The architecture and the natural landscape come together in Cuenca’s most celebrated feature, the casas colgadas, or “hanging houses” which rise steeply and precariously from the top of sheer cliffs, alarmingly supported by seemingly ramshackle props.
The most photographed of these houses, with its picturesque wooden balconies looking out into mid-air, has since 1966 been the improbable home of the Museum of Spanish Abstract Art.
Its appearance, however, is deceptive. From beneath, or from the narrow cobbled passage from which you enter, you might imagine at best a couple of domestic-scaled galleries. But in fact, it’s like entering the Tardis as an astonishing sequence of rooms gradually opens up in front of you.
The collection it houses is devoted mainly to a generation of artists born in the 1920s, of whom by far the most internationally known is Antoni Tapies, an artist normally associated with Barcelona.
Spanish abstract art of this period – the collection is focused mainly on the 1950s and 1960s – is something unique to itself. It is distinguished by its extraordinarily sombre colours and preoccupation with texture, as if these paintings had literally been created from the earth. It’s an uncanny experience to turn from Tapies’ large painting Maroon and Ochre and gaze at the similarly coloured rocks across the valley.
Another painter represented in the museum is Antonio Saura, brother of the film director Carlos Saura and a former Cuenca resident who has a museum all to himself. The Foundacion Antonio Saura is another fine conversion of an old building.
This is where, last Saturday, I heard the Italian violinist Fabio Bondi and the American harpsichordist Kenneth Weiss performing music by Bach and Telemann as part of the Semana de Musica Religiosa.
Established in 1962 and the fourth oldest music festival in Spain, this festival is devoted to music of religious or spiritual inspiration and is held at Easter alongside the numerous religious processions for which Cuenca is renowned.
Concerts are held in the small 750-seat Teatro Auditorio which opened at the foot of the hill around 15 years ago, and in various of Cuenca’s many churches.
All the events are either broadcast live or recorded for future broadcast by Spanish radio.
The main focus of this year’s programme was music of the baroque and early classical periods, with many of Europe’s leading early music ensembles including The Orchestra of the Age of Enlightenment, Les Talens Lyriques, Il Complesso Barocco, Ensemble Guilles Binchois and Europa Galante. Bach, Handel and Haydn – the 200th anniversary of whose death is being marked this year – featured strongly in the programme.

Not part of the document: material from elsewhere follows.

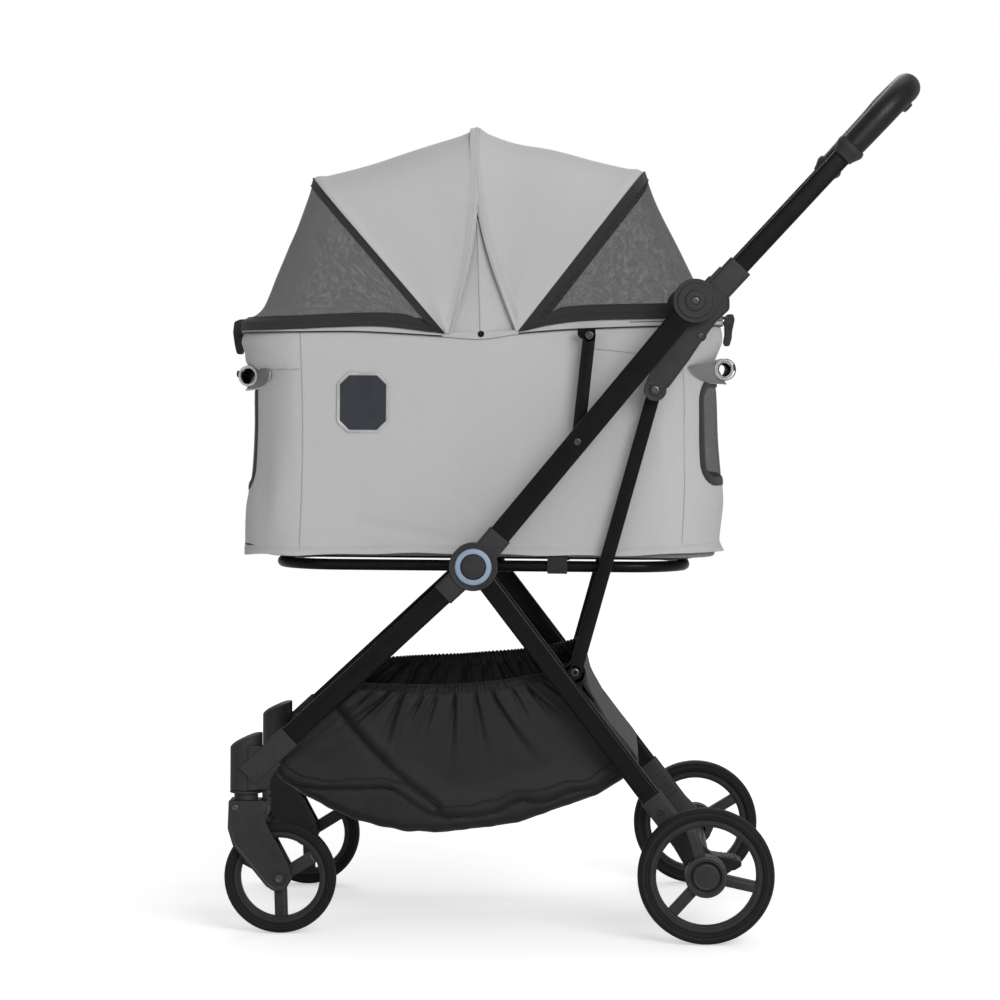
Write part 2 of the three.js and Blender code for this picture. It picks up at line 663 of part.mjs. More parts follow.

But as well as reviewing the religiously-inspired repertoire of the past, the festival aims to add to it. This year’s major commission, in association with the Berlin Radio Choir, was Messages by Sutton Coldfield-born Jonathan Harvey, included in the second of two programmes by the CBSO last Saturday.
In addition to this substantial new work (which actually had its premiere in Berlin last year) Harvey was represented by his Piano Trio and in a survey of English a capella music given by Tenebrae, the group directed by former Ex Cathedra member Nigel Short. The Tenebrae performance, which sadly took place before I arrived in Cuenca last Wednesday, was apparently a particular hit.
With concerts starting at midday, 5pm and 9pm (this being Spain) each day, you can pack a large amount of music into a relatively short stay. One of the regular midday venues was the Iglesia de la Merced, a church which forms part of a monastery and is in the process of being tastefully converted into a library.
Here I joined large and appreciative audiences to hear German pianist Christian Zacharias give compelling accounts of two Haydn sonatas sandwiching eight by Scarlatti and – for me the biggest discovery of the week – French choir Accentus and pianist Brigitte Equilbey in Liszt’s Via Crucis, a far more seductive experience than I had anticipated.
Accentus joined Il Complesso Barocco under Alan Curtis’s direction for a performance of Handel’s English oratorio Theodora.
An attractive feature of the festival is the way artistic director Pilar Tomas mixes up the various ensembles. This provided a footnote to CBSO history, as this was the first time the orchestra appeared on stage with the Berlin Radio Choir, with which it has shared its chorus director, Simon Halsey, for a number of years.
On Thursday night the Berlin choir – or rather a smaller, advanced guard – joined an Italian orchestra, Europa Galante, under its engaging violinist-conductor Fabio Bondi, for a performance of Haydn’s Stabat Mater.
Add in a range of international soloists and this little city really did feel like Europe’s meeting place.
Visiting ensembles for next year’s festival will include Manchester’s Halle Orchestra.
* My visit to Cuenca was made possible by an invitation from the Semana de Musica Religiosa with support from the Spanish Tourist Office, and I flew with Iberia from Heathrow to Madrid.